Start with your business name or logo, then prioritize the one or two details most likely to generate a response. For many service businesses, that is a clear service category and phone number. For a restaurant or food truck, it may be a memorable name, product image, and social handle. For a real-estate professional, a name, brokerage identity, and contact information may be enough.

Avoid treating the vehicle like a brochure. Long service lists, tiny text, multiple phone numbers, and too many competing colors can make a wrap harder to read. A good layout uses the largest vehicle panels for the most important information and lets secondary details support the message rather than fight it.

Also consider where the vehicle will be seen.
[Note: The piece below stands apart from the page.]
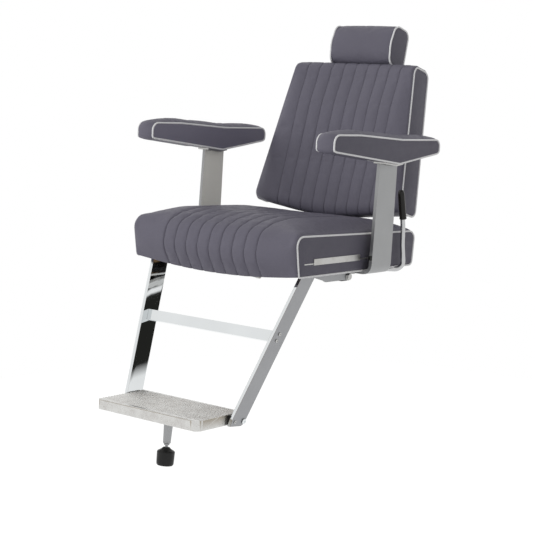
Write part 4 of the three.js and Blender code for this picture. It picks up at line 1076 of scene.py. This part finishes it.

Side panels do the most work in traffic. Rear doors are valuable during stop-and-go driving, but they need high contrast and simple contact information. Hood graphics can add presence when a vehicle is parked, though they are rarely the primary place to put a call to action.

Materials and Installation Affect the Result

The final look of vehicle graphics is not only about the artwork. Material quality, surface preparation, panel placement, and installation experience all shape the result. Complex curves, door handles, rivets, bumpers, textured plastics, and window areas require careful planning. A design that looks good on a flat screen can need adjustment to work correctly on the actual vehicle.
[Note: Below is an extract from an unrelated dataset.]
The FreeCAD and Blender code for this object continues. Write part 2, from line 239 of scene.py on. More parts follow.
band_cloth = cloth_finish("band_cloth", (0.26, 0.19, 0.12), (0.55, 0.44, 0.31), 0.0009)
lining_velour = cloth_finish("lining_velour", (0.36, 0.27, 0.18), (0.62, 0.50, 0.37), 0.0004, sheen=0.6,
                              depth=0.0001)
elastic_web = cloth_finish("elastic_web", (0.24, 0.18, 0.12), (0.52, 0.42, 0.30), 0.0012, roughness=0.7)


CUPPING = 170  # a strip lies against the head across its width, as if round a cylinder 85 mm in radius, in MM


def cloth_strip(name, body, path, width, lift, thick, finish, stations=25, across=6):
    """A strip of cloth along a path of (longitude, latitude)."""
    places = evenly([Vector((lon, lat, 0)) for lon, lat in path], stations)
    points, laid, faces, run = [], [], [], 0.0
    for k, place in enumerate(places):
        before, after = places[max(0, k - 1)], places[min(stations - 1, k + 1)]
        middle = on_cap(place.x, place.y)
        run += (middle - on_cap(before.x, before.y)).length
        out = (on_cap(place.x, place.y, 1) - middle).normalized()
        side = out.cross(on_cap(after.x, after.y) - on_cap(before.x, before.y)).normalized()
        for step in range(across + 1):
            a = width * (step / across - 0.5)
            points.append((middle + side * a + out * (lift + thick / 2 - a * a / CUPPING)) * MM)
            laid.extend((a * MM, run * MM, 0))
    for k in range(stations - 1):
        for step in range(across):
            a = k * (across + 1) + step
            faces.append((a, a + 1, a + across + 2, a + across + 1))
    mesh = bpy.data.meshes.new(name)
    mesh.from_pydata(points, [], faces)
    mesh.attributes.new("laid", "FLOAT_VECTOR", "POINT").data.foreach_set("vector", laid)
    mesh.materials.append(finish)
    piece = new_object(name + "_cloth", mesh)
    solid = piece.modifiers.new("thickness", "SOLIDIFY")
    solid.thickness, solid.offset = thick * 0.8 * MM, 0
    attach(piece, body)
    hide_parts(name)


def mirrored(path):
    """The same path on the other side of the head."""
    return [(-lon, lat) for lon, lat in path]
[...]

Before installation, the vehicle should be clean and free of residues that interfere with adhesion. Existing paint damage, rust, deep scratches, and failing clear coat should be discussed early. Vinyl can cover certain cosmetic imperfections, but it cannot repair a poor surface underneath. Removal years later may also reveal existing paint issues, particularly on older vehicles or panels that have been repainted.

Ask how the graphics will be measured and proofed. Vehicle templates are useful, but accurate production also requires attention to the specific model, trim, doors, windows, and accessories. A thoughtful proof process helps catch misspelled contact details, weak contrast, poor logo placement, and text that may fall across seams or handles.

Compare Local Shops on More Than Price

Price matters, but the lowest quote may not represent the same scope of work. When comparing vehicle wraps and decals in Phoenix, look at coverage level, material type, print and laminate quality, design time, surface preparation, installation, and whether removal is part of the conversation. A quote for basic lettering should not be compared directly with one for a printed, laminated partial wrap.

Review examples that match the kind of work you need. A shop may produce excellent window graphics but have limited experience with complex fleet wraps, or vice versa. For businesses with multiple branded assets, it is helpful to choose a provider that can carry your colors, logo files, and visual standards across signs, decals, printed marketing, and apparel without forcing you to manage several vendors.

Phoenix Signs & Graphics supports that kind of coordinated production, whether you need a single work truck identified quickly or a broader set of vehicle, storefront, event, and team graphics.

Prepare Before You Start Your Project

You do not need finished artwork before requesting a quote, but a little preparation speeds up the process. Have the vehicle year, make, model, and number of vehicles available. Share your logo files, brand colors, preferred wording, service area, and examples of graphics you like. If your business has a deadline tied to a launch, event, fleet purchase, or campaign, mention it at the start.

Think about how the vehicle will operate after installation, too. If it spends most days on job sites, prioritize clear identification and durable, easy-to-clean graphics. If it transports customers or appears at public events, a more polished wrap may be worth the added investment. If you expect to sell or reassign the vehicle soon, decals or a smaller partial wrap may offer the right balance.

Your vehicle is already traveling through the neighborhoods and commercial areas where your next customers live and work. Give it a message they can recognize quickly, a contact path they can use easily, and graphics built to hold up to the miles ahead.